A macroelement for the nonlinear analysis of in-plane unreinforced masonry piers

Abstract

This paper presents the formulation and validation of a macroelement capable of simulating the in-plane response of unreinforced masonry (URM) piers and spandrels. The modeling approach adopted was originally developed for the in-plane analysis of reinforced concrete walls in the 1980s, and involves placing nonlinear shear springs in series with rotational springs to simulate both shear and flexure response. For this study, the modeling approach was extended to explicitly address the in-plane failure modes unique to URM. Specifically, the proposed macroelement includes an axial spring, three shear springs, and two rotational springs to simulate the axial, bed joint sliding, diagonal tension, and rocking/toe crushing failure modes observed during past URM pier tests.
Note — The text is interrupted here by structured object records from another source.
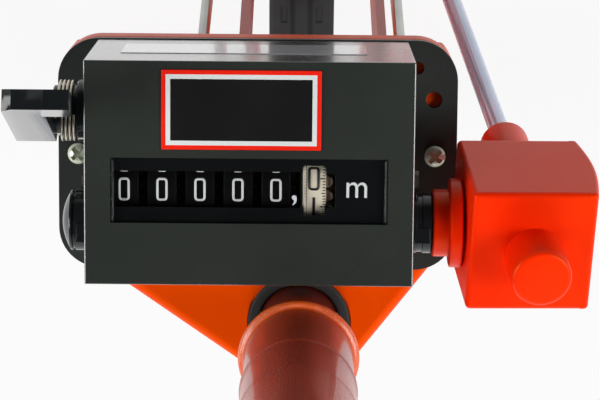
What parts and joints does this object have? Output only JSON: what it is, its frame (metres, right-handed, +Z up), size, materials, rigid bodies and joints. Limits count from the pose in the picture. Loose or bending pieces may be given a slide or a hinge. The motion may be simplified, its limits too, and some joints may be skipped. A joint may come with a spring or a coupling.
{
  "type": "measuring wheel",
  "caption": "Walking distance wheel with a mechanical digit counter, reset lever, bevel gear drive by a side rod, folding pole and wire kickstand",
  "frame": {"origin": "centre of the footprint, on the ground under the wheel and the kickstand", "axes": "+Z up, +X to the right of the user who walks behind the wheel, +Y forward"},
  "size_m": [0.1684, 0.6228, 1.0172],
  "materials": {
    "orange_plastic": "glossy moulded orange plastic",
    "orange_paint": "orange-red enamel on steel",
    "red_tube": "dark red painted aluminium tube",
    "black_tube": "black painted aluminium tube",
    "black_plastic": "fine-grained black plastic",
    "black_plate": "black enamel on a steel plate",
    "black_gloss": "glossy black plastic",
    "tyre": "solid black tyre",
    "rubber": "black rubber",
    "steel": "zinc-plated steel",
    "fold_metal": "bare aluminium",
    "dark_chrome": "polished rod",
    "brass": "brass",
    "cream_plastic": "cream plastic",
    "label_red": "printed plate with a red border",
    "clear_plastic": "clear acrylic pane"
  },
  "bodies": {
    "frame": {"axle_bush_left": "brass", "axle_bush_right": "brass", "fork_arm_left": "orange_paint", "fork_arm_right": "orange_paint", "fork_bolt": "steel", "pole_bolt": "steel", "hub_gearbox": "orange_plastic", "head_gearbox_body": "orange_plastic", "head_gearbox_cover": "orange_plastic", "gearbox_ring": "orange_plastic", "bearing_cap_left": "black_gloss", "bearing_cap_right": "black_gloss", "counter_cover": "black_plastic", "label_plate": "label_red", "window_panel": "black_gloss", "window_lens": "clear_plastic", "counter_frame": "steel", "digit_shaft": "steel", "pinion_shaft": "steel", "mounting_plate": "black_plate", "plate_screw_left": "steel", "plate_screw_right": "steel", "housing": "orange_plastic", "pole_bush": "rubber", "lower_tube": "red_tube", "fold_socket": "fold_metal", "fold_pin": "steel"},
    "wheel": {"tyre": "tyre", "wheel_rim": "orange_plastic", "axle": "steel", "axle_nut": "steel", "axle_spacer_left": "steel", "axle_bevel_gear": "brass"},
    "rod": {"rod_lower_gear": "brass", "drive_rod": "dark_chrome", "rod_upper_gear": "brass"},
    "input": {"counter_bevel_gear": "brass", "input_shaft": "steel", "input_gear": "brass"},
    "reset": {"reset_lever": "black_gloss", "reset_shaft": "steel", "reset_spring": "steel"},
    "stand": {"kickstand": "steel", "kickstand_foot": "rubber"},
    "sleeve": {"lock_sleeve": "orange_plastic"},
    "upper_pole": {"fold_tongue": "fold_metal", "upper_tube": "black_tube", "grip": "rubber"},
    "digit_1": {"digit_wheel_1": "black_plastic"},
    "digit_2": {"digit_wheel_2": "black_plastic"},
    "digit_3": {"digit_wheel_3": "black_plastic"},
    "digit_4": {"digit_wheel_4": "black_plastic"},
    "digit_5": {"digit_wheel_5": "black_plastic"},
    "digit_6": {"digit_wheel_6": "cream_plastic"},
    "carry_1": {"transfer_pinion_1": "cream_plastic"},
    "carry_2": {"transfer_pinion_2": "cream_plastic"},
    "carry_3": {"transfer_pinion_3": "cream_plastic"},
    "carry_4": {"transfer_pinion_4": "cream_plastic"},
    "carry_5": {"transfer_pinion_5": "cream_plastic"}
  },
  "joints": [
    {"name": "wheel_spin", "type": "hinge", "parent": "frame", "child": "wheel", "pos_m": [-0.00159, 0.1526, 0.15881], "axis": [-1, 0, 0], "continuous": true},
    {"name": "rod_spin", "type": "hinge", "parent": "frame", "child": "rod", "pos_m": [0.03491, 0.1526, 0.15881], "axis": [0.0827, -0.4983, 0.8631], "continuous": true},
    {"name": "input_spin", "type": "hinge", "parent": "frame", "child": "input", "pos_m": [-0.00159, -0.0377, 0.48842], "axis": [-1, 0, 0], "continuous": true},
    {"name": "digit_spin_6", "type": "hinge", "parent": "frame", "child": "digit_6", "pos_m": [-0.01609, -0.02598, 0.49289], "axis": [-1, 0, 0], "continuous": true},
    {"name": "digit_spin_5", "type": "hinge", "parent": "frame", "child": "digit_5", "pos_m": [-0.01609, -0.02598, 0.49289], "axis": [-1, 0, 0], "continuous": true},
    {"name": "digit_spin_4", "type": "hinge", "parent": "frame", "child": "digit_4", "pos_m": [-0.01609, -0.02598, 0.49289], "axis": [-1, 0, 0], "continuous": true},
    {"name": "digit_spin_3", "type": "hinge", "parent": "frame", "child": "digit_3", "pos_m": [-0.01609, -0.02598, 0.49289], "axis": [-1, 0, 0], "continuous": true},
    {"name": "digit_spin_2", "type": "hinge", "parent": "frame", "child": "digit_2", "pos_m": [-0.01609, -0.02598, 0.49289], "axis": [-1, 0, 0], "continuous": true},
    {"name": "digit_spin_1", "type": "hinge", "parent": "frame", "child": "digit_1", "pos_m": [-0.01609, -0.02598, 0.49289], "axis": [-1, 0, 0], "continuous": true},
    {"name": "carry_spin_5", "type": "hinge", "parent": "frame", "child": "carry_5", "pos_m": [-0.01609, -0.02228, 0.47807], "axis": [-1, 0, 0], "continuous": true},
    {"name": "carry_spin_4", "type": "hinge", "parent": "frame", "child": "carry_4", "pos_m": [-0.01609, -0.02228, 0.47807], "axis": [-1, 0, 0], "continuous": true},
    {"name": "carry_spin_3", "type": "hinge", "parent": "frame", "child": "carry_3", "pos_m": [-0.01609, -0.02228, 0.47807], "axis": [-1, 0, 0], "continuous": true},
    {"name": "carry_spin_2", "type": "hinge", "parent": "frame", "child": "carry_2", "pos_m": [-0.01609, -0.02228, 0.47807], "axis": [-1, 0, 0], "continuous": true},
    {"name": "carry_spin_1", "type": "hinge", "parent": "frame", "child": "carry_1", "pos_m": [-0.01609, -0.02228, 0.47807], "axis": [-1, 0, 0], "continuous": true},
    {"name": "reset_press", "type": "hinge", "parent": "frame", "child": "reset", "pos_m": [-0.01609, -0.00585, 0.49069], "axis": [1, 0, 0], "range_deg": [0, 40], "stiffness_Nm_per_rad": 0.05, "springref_deg": -20.05, "deforming": ["reset_spring"]},
    {"name": "kickstand_fold", "type": "hinge", "parent": "frame", "child": "stand", "pos_m": [-0.00159, 0.1326, 0.19345], "axis": [-1, 0, 0], "range_deg": [0, 75]},
    {"name": "sleeve_slide", "type": "slide", "parent": "frame", "child": "sleeve", "axis": [0, -0.3746, 0.9272], "range_m": [0, 0.05]},
    {"name": "pole_fold", "type": "hinge", "parent": "frame", "child": "upper_pole", "pos_m": [-0.00159, -0.12998, 0.59934], "axis": [-1, 0, 0], "range_deg": [-120, 0]}
  ],
  "couplings": [
    {"joint": "rod_spin", "follows": "wheel_spin", "ratio": -1},
    {"joint": "input_spin", "follows": "wheel_spin", "ratio": -1},
    {"joint": "digit_spin_6", "follows": "wheel_spin", "ratio": 1},
    {"joint": "digit_spin_5", "follows": "wheel_spin", "ratio": 0.1},
    {"joint": "digit_spin_4", "follows": "wheel_spin", "ratio": 0.01},
    {"joint": "digit_spin_3", "follows": "wheel_spin", "ratio": 0.001},
    {"joint": "digit_spin_2", "follows": "wheel_spin", "ratio": 0.0001},
    {"joint": "digit_spin_1", "follows": "wheel_spin", "ratio": 0.00001},
    {"joint": "carry_spin_5", "follows": "wheel_spin", "ratio": -0.25},
    {"joint": "carry_spin_4", "follows": "wheel_spin", "ratio": -0.025},
    {"joint": "carry_spin_3", "follows": "wheel_spin", "ratio": -0.0025},
    {"joint": "carry_spin_2", "follows": "wheel_spin", "ratio": -0.00025},
    {"joint": "carry_spin_1", "follows": "wheel_spin", "ratio": -0.000025}
  ]
}
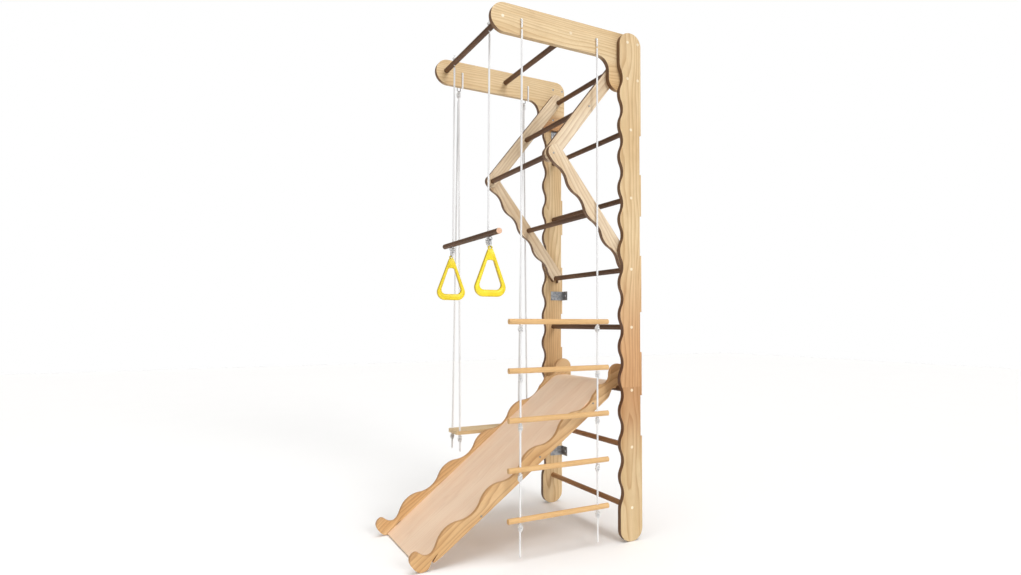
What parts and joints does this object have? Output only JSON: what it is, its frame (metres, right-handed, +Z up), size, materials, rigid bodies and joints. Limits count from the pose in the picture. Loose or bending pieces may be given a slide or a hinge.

The validation of this macroelement involved comparison with 21 past experimental studies of URM pier behavior, and focused primarily on ultimate strength and failure mode simulation. Overall the macroelement properly simulated 67% of the reported failure modes and provided strength estimates with an average absolute error of 19.1%. These errors are primarily attributed to the variability of URM response as well as the uncertainty associated with using default material properties in the absence of reported material properties. Following the ‘calibration’ of the default diagonal tension strength of masonry, the average absolute error was reduced to 11.9%; however, the number of failure modes predicted remained unchanged. Finally, the proposed macroelement was used to carry out parametric studies of vertical stress, aspect ratio, and boundary conditions.